Nieuw tijdperk Florentino Pérez

In 2009 werd Florentino Pérez opnieuw aangesteld als clubvoorzitter. Hij had wederom de belofte grote namen naar Real Madrid te halen. Het lukte hem wél om de Braziliaan Kaká te contracteren, ook kocht hij Portugees Cristiano Ronaldo voor 94 miljoen Euro van Manchester United. Dit resulteerde in het seizoen 2011/12 eindelijk weer voor succes. Onder José Mourinho won Real de 32e landstitel en behaalde sinds een aantal seizoenen weer de halve finale van de Champions League. In 2014, onder Carlo Ancelotti, wisten zij deze voor het eerst in twaalf jaar ook te winnen. Dit maakte Real Madrid de eerste club die tien keer de Europese hoofdprijs wist te winnen. Cristiano Ronaldo en de gloednieuwe speler Gareth Bale hadden een groot aandeel hierin.

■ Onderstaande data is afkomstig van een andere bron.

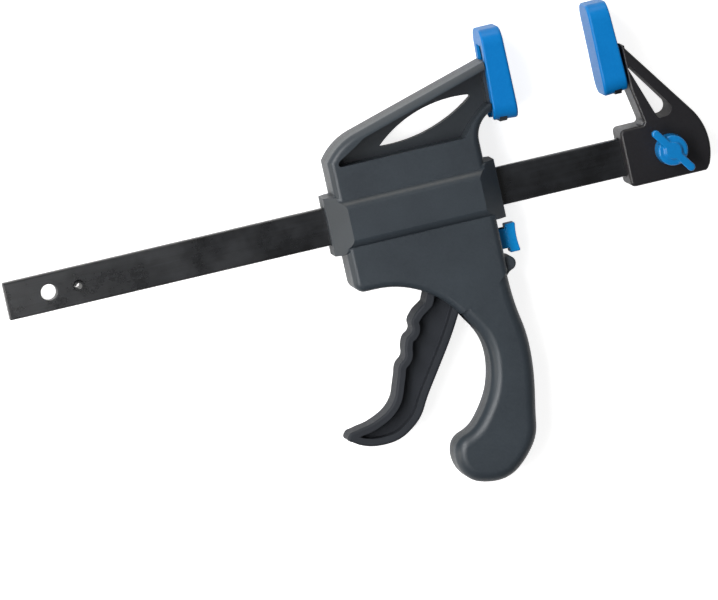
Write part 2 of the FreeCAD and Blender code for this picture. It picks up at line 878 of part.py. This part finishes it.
def make_fixed_jaw():
    """Moulded jaw: a socket for the bar, an arm with a window, a pad plate and the knob's seat."""
    top = fixed_jaw_half_thickness
    solid = prism(fixed_jaw_outline(), -top, top)
    corners = [edge for edge in upright_edges(solid)
               if abs(edge.BoundBox.XMin - sleeve_left) < 1e-3
               or abs(edge.BoundBox.YMin + sleeve_half_height) < 1e-3]
    solid = solid.makeFillet(sleeve_corner_round, corners)
    solid = solid.makeFillet(elbow_round, upright_edges_at(solid, V(fixed_elbow_x, sleeve_half_height, 0)))
    rims = edges_at_height(solid, top) + edges_at_height(solid, -top)
    solid = solid.makeFillet(fixed_jaw_edge_round, rims)
    window_corners = [at_fixed_jaw(shares) for shares in fixed_window_shares]
    window = prism(polygon(window_corners), -top - overrun, top + overrun)
    for corner, radius in zip(window_corners, fixed_window_rounds):
        window = window.makeFillet(radius, upright_edges_at(window, corner))
    neck = block(fixed_pad_face + plate_front + plate_thickness / 2, fixed_arm_back + sleeve_corner_round,
                 neck_low_y, fixed_arm_top - fixed_jaw_edge_round, -neck_half_width, neck_half_width)
    solid = solid.fuse([neck, pad_plate(fixed_pad_face, -1, -plate_half_width)])
    socket = block(sleeve_left - overrun, bar_right + bar_clearance,
                   -slot_half_width, slot_half_width, -slot_half_thickness, slot_half_thickness)
    bore = rod(knob_collar_radius + knob_fit, top + overrun, knob_x, 0, 0)
    groove_low = top - knob_lug_drop - knob_lug_thickness - knob_fit
    groove = rod(knob_lug_radius + knob_fit, knob_lug_thickness + 2 * knob_fit, knob_x, 0, groove_low)
    gate_half = knob_lug_width / 2 + knob_fit
    gate = block(-knob_lug_radius - knob_fit, knob_lug_radius + knob_fit, -gate_half, gate_half,
                 groove_low, top + overrun)
    gate.translate(V(knob_x, 0, 0))
    gate = turned(gate, knob_ear_angle + 90, knob_x, 0)
    pin_low = -bar_thickness / 2 - lock_pin_seat_depth
    pin_bore = rod(lock_pin_radius + knob_fit, top - pin_low, knob_x, 0, pin_low - knob_fit)
    return raised(solid.cut([window, socket, bore, groove, gate, pin_bore]).removeSplitter())


def knob_fin(low, high):
    """The knob's grip: a bar with round ears that blends into a round hub."""
    half = knob_ear_width / 2
    reach = knob_ear_reach - half
    bar = block(-reach, reach, -half, half, low, high)
    ends = [rod(half, high - low, side * reach, 0, low) for side in (-1, 1)]
    fin = bar.fuse(ends + [rod(knob_hub_radius, high - low, 0, 0, low)]).removeSplitter()
    blends = [edge for edge in upright_edges(fin) if abs(edge.BoundBox.XMin) < knob_hub_radius]
    fin = fin.makeFillet(knob_hub_blend, blends)
    return fin.makeFillet(knob_fin_round, edges_at_height(fin, high))


def make_lock_knob():
    """Blue knob: a tall button under a finned grip, on a collar with two bayonet lugs."""
    face = fixed_jaw_half_thickness + knob_gap
    top = face + knob_height
    button = Part.makeCone(knob_base_radius, knob_top_radius, knob_height, V(0, 0, face))
    button = button.makeFillet(knob_edge_round, edges_at_height(button, top))
    fin = knob_fin(top + knob_fin_rise - knob_ear_thickness, top + knob_fin_rise)
    collar_low = face - knob_collar_depth
    collar = rod(knob_collar_radius, knob_collar_depth, 0, 0, collar_low)
    lug_top = fixed_jaw_half_thickness - knob_lug_drop
    lug_disc = rod(knob_lug_radius, knob_lug_thickness, 0, 0, lug_top - knob_lug_thickness)
    lug_bar = block(-knob_lug_radius, knob_lug_radius, -knob_lug_width / 2, knob_lug_width / 2,
                    lug_top - knob_lug_thickness, lug_top)
    knob = button.fuse([fin, collar, lug_disc.common(lug_bar)])
    socket = rod(lock_pin_radius, lock_pin_socket_depth, 0, 0, collar_low)
    knob = knob.cut(socket).removeSplitter()
    knob.translate(V(knob_x, 0, 0))
    return raised(turned(knob, knob_ear_angle, knob_x, 0))


def make_lock_pin():
    low = -bar_thickness / 2 - lock_pin_seat_depth
    high = fixed_jaw_half_thickness + knob_gap - knob_collar_depth + lock_pin_socket_depth
    pin = rod(lock_pin_radius, high - low, knob_x, 0, low)
    return raised(pin.makeChamfer(bar_edge_chamfer, edges_at_height(pin, low)))


def trigger_point(shares):
    return V(-shares[0] * trigger_reach, -shares[1] * trigger_depth, 0)


def trigger_outline():
    """Finger side with its rests, curled tip, long back and the fork's head."""
    curve = [trigger_point(shares) for shares in trigger_shares]
    start = curve[0]
    nose_right = V(trigger_pivot_x + fork_nose_radius, fork_nose_y, 0)
    nose_left = V(trigger_pivot_x - fork_nose_radius, fork_nose_y, 0)
    nose_top = V(trigger_pivot_x, fork_nose_y + fork_nose_radius, 0)
    front = trigger_point(trigger_front_shares)
    hip = trigger_point(trigger_hip_shares)
    return Part.Wire(smooth_curve(curve) + [
        line(curve[-1], nose_right),
        arc(nose_right, nose_top, nose_left),
        line(nose_left, front),
        line(front, hip),
        line(hip, start),
    ])


def tightest_bend(wire):
    """Least radius among an outline's arcs."""
    return min(edge.Curve.Radius for edge in wire.Edges if edge.Curve.TypeId == "Part::GeomCircle")


def make_trigger():
    """I-section lever whose forked head straddles the bar and pushes the drive plate."""
    half = trigger_half_thickness
    wire = trigger_outline()
    solid = prism(wire, -half, half)
    lever_low = -housing_drop - 2 * trigger_edge_round
    rims = [edge for edge in edges_at_height(solid, half) + edges_at_height(solid, -half)
            if edge.BoundBox.YMax < lever_low and edge.Curve.TypeId != "Part::GeomLine"]
    edge_round = min(trigger_edge_round, tightest_bend(wire) * trigger_round_share)
    solid = solid.makeFillet(edge_round, rims)
    inner = wire.makeOffset2D(-trigger_flange)
    lever = block(-trigger_reach, trigger_reach, -trigger_depth, lever_low - trigger_flange,
                  -half - overrun, half + overrun)
    panel = prism(inner, trigger_web_half_thickness, half + overrun).common(lever)
    solid = solid.cut([panel, mirrored(panel)])
    gap = block(trigger_pivot_x - fork_root_radius, trigger_pivot_x + fork_root_radius,
                trigger_pivot_y, fork_nose_y + overrun, -fork_half_gap, fork_half_gap)
    root = rod(fork_root_radius, 2 * fork_half_gap, trigger_pivot_x, trigger_pivot_y, -fork_half_gap)
    bore = rod(pivot_pin_radius + pivot_pin_clearance, 2 * half + 2 * overrun,
               trigger_pivot_x, trigger_pivot_y, -half - overrun)
    return raised(solid.cut([gap.cut(root), bore]).removeSplitter())


def drive_plate_right():
    return trigger_pivot_x - fork_nose_radius - drive_plate_gap


def make_drive_plate():
    right = drive_plate_right()
    plate = block(right - drive_plate_thickness, right, -drive_plate_low, drive_plate_top,
                  -drive_plate_half_width, drive_plate_half_width)
    corners = [edge for edge in plate.Edges if edge.BoundBox.XLength > drive_plate_thickness / 2]
    plate = plate.makeFillet(drive_plate_corner, corners)
    slot = block(right - drive_plate_thickness - overrun, right + overrun,
                 -slot_half_width, slot_half_width, -slot_half_thickness, slot_half_thickness)
    return raised(plate.cut(slot))


def make_brake_plate():
    """Steel plate hung at its upper end, tilted so that its slot bites the bar."""
    half = brake_plate_thickness / 2
    low = brake_pivot_y - brake_plate_reach
    wide_low = low + brake_tongue_length
    body = block(-half, half, wide_low, brake_pivot_y, -brake_plate_half_width, brake_plate_half_width)
    tongue = block(-half, half, low, wide_low, -brake_tongue_half_width, brake_tongue_half_width)
    crown = rod(half, 2 * brake_plate_half_width, 0, brake_pivot_y, -brake_plate_half_width)
    plate = body.fuse([tongue, crown]).removeSplitter()
    lean = math.radians(brake_tilt)
    slot_height = bar_width / math.cos(lean) + brake_plate_thickness * math.tan(lean)
    slot_half = slot_height / 2 + brake_slot_clearance
    slot_y = brake_pivot_y - brake_pivot_y / math.cos(lean)
    slot = block(-half - overrun, half + overrun, slot_y - slot_half, slot_y + slot_half,
                 -slot_half_thickness, slot_half_thickness)
    plate = plate.cut(slot)
    plate.translate(V(brake_pivot_x, 0, 0))
    return turned(plate, brake_tilt, brake_pivot_x, brake_pivot_y)


def make_release_tab(plate):
    """Thumb tab: a head outside the housing and a neck pressed over the brake plate's tongue."""
    left = tab_head_left
    right = left + tab_head_thickness
    low = -tab_head_low
    high = low + tab_head_height
    wire = Part.Wire([
        line(V(left, high, 0), V(left, low, 0)),
        line(V(left, low, 0), V(right, low, 0)),
        arc(V(right, low, 0), V(right - tab_waist, (low + high) / 2, 0), V(right, high, 0)),
        line(V(right, high, 0), V(left, high, 0)),
    ])
    head = prism(wire, -tab_head_half_width, tab_head_half_width)
    head = head.makeFillet(tab_round, head.Edges)
    neck = block(tab_inner_x, tab_head_left + tab_head_thickness / 2, -tab_neck_low,
                 -tab_neck_low + tab_neck_height, -tab_neck_half_width, tab_neck_half_width)
    return head.fuse(neck).removeSplitter().cut(plate).removeSplitter()


def coil(radius, wire_diameter, turns, length, x, y):
    """Compression spring along X as one unbroken six-sided tube on arcs of a quarter turn."""
    pitch = length / turns
    edges = []

    def place(angle):
        return V(x + pitch * angle / (2 * math.pi), y + radius * math.cos(angle),
                 radius * math.sin(angle))
    quarters = int(turns * 4)
    for step in range(quarters):
        a = step * math.pi / 2
        edges.append(arc(place(a), place(a + math.pi / 4), place(a + math.pi / 2)))
    start = place(0)
    ahead = edges[0].tangentAt(edges[0].FirstParameter)
    outwards = V(0, 1, 0)
    sideways = ahead.cross(outwards)
    ring = []
    for side in range(6):
        angle = side * math.pi / 3
        offset = outwards * math.cos(angle) + sideways * math.sin(angle)
        ring.append(start + offset * (wire_diameter / 2))
    return raised(Part.Wire(edges).makePipeShell([polygon(ring)], True, False))


def make_drive_spring():
    left = -spring_chamber_left + drive_spring_wire / 2 + drive_spring_end_gap
    right = drive_plate_right() - drive_plate_thickness - drive_spring_wire / 2 - drive_spring_end_gap
    gap = (right - left) / drive_spring_turns - drive_spring_wire
    print("least gap between the drive spring's coils", round(gap, 2))
    return coil(drive_spring_radius, drive_spring_wire, drive_spring_turns, right - left, left, 0)


def make_release_spring():
    lean = math.tan(math.radians(brake_tilt))
    plate_left = (brake_pivot_x - brake_plate_thickness / 2
                  + (brake_pivot_y - release_spring_y - release_spring_radius) * lean)
    right = plate_left - release_spring_wire / 2 - drive_spring_end_gap
    length = right - release_spring_seat_x
    gap = length / release_spring_turns - release_spring_wire
    print("least gap between the release spring's coils", round(gap, 2))
    return coil(release_spring_radius, release_spring_wire, release_spring_turns, length,
                release_spring_seat_x, release_spring_y)


def make_all():
    parts = {}
    parts["front_shell"], parts["rear_shell"] = make_shells()
    parts["moving_jaw_pad"] = make_pad(moving_pad_face, 1)
    parts["trigger_pivot_pin"] = make_pivot_pin()
    for number, place in enumerate(screw_places(), 1):
        parts["housing_screw_%d" % number] = make_screw(place)
    parts["drive_spring"] = make_drive_spring()
    parts["release_spring"] = make_release_spring()
    parts["bar"] = make_bar()
    parts["stop_pin"] = make_stop_pin()
    parts["fixed_jaw"] = make_fixed_jaw()
    parts["fixed_jaw_pad"] = make_pad(fixed_pad_face, -1)
    parts["trigger"] = make_trigger()
    parts["drive_plate"] = make_drive_plate()
    plate = make_brake_plate()
    parts["brake_plate"] = raised(plate)
    parts["release_tab"] = raised(make_release_tab(plate))
    parts["lock_knob"] = make_lock_knob()
    parts["lock_pin"] = make_lock_pin()
    return parts


def main():
    os.makedirs("parts", exist_ok=True)
    for name, shape in make_all().items():
        if len(shape.Solids) == 1:
            shape = shape.Solids[0]
        print(name, len(shape.Solids), shape.isValid(), round(shape.Volume))
        shape.exportStep("parts/" + name + ".step")


main()
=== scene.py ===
import bpy
import json
import math
from mathutils import Matrix, Vector


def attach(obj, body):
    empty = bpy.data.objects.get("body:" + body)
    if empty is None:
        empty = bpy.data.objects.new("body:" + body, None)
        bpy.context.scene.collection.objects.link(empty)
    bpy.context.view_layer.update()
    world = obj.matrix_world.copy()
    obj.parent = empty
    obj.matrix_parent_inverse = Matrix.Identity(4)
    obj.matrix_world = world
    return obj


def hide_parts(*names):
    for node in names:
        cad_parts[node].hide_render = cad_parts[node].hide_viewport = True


# Quick release bar clamp, photographed lying flat with its bar rising to the right.
# Everything is in metres, in the frame of the solids: X along the bar, Y towards the jaw tips, Z up.

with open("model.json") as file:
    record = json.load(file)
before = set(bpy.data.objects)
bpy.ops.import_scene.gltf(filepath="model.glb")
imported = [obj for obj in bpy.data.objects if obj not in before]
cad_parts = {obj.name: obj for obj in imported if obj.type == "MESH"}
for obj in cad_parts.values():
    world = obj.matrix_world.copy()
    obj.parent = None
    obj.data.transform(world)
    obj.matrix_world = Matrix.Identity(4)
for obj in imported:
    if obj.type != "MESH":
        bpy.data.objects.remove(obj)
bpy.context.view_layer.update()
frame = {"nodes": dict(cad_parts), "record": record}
bpy.ops.object.select_all(action="DESELECT")
nodes = frame["nodes"]

MM = 0.001

# Photograph: its width in pixels, its scale on the object and the point at its middle. The camera is
# rolled by ROLL radians, and it leans left and up by LEAN_X and LEAN_Y for each unit of height
PHOTO_WIDTH = 718
METRES_PER_PIXEL = 0.41757 * MM
AIM = Vector((-30.6 * MM, -32.9 * MM, 17.5 * MM))
ROLL = 0.23027
LEAN_X = -0.125
LEAN_Y = 0.12
CAMERA_LENS = 1000
CAMERA_SENSOR = 36
CAMERA_REACH = 40.0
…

Vanaf seizoen 2015/16 wisten zij opnieuw groot Europees succes te behalen. In dit seizoen, en het seizoen daarna werden ze de eerste club die de UEFA Champions League twee keer op rij wisten te winnen, sinds het toernooi deze naam kreeg in 1992. Het seizoen hierna, in 2017/18 braken zij opnieuw de records, en wonnen zij de Champions League voor de derde keer op rij. Deze reeks werd in maart 2019 verbroken door uitschakeling in de achtste finale tegen Ajax Amsterdam.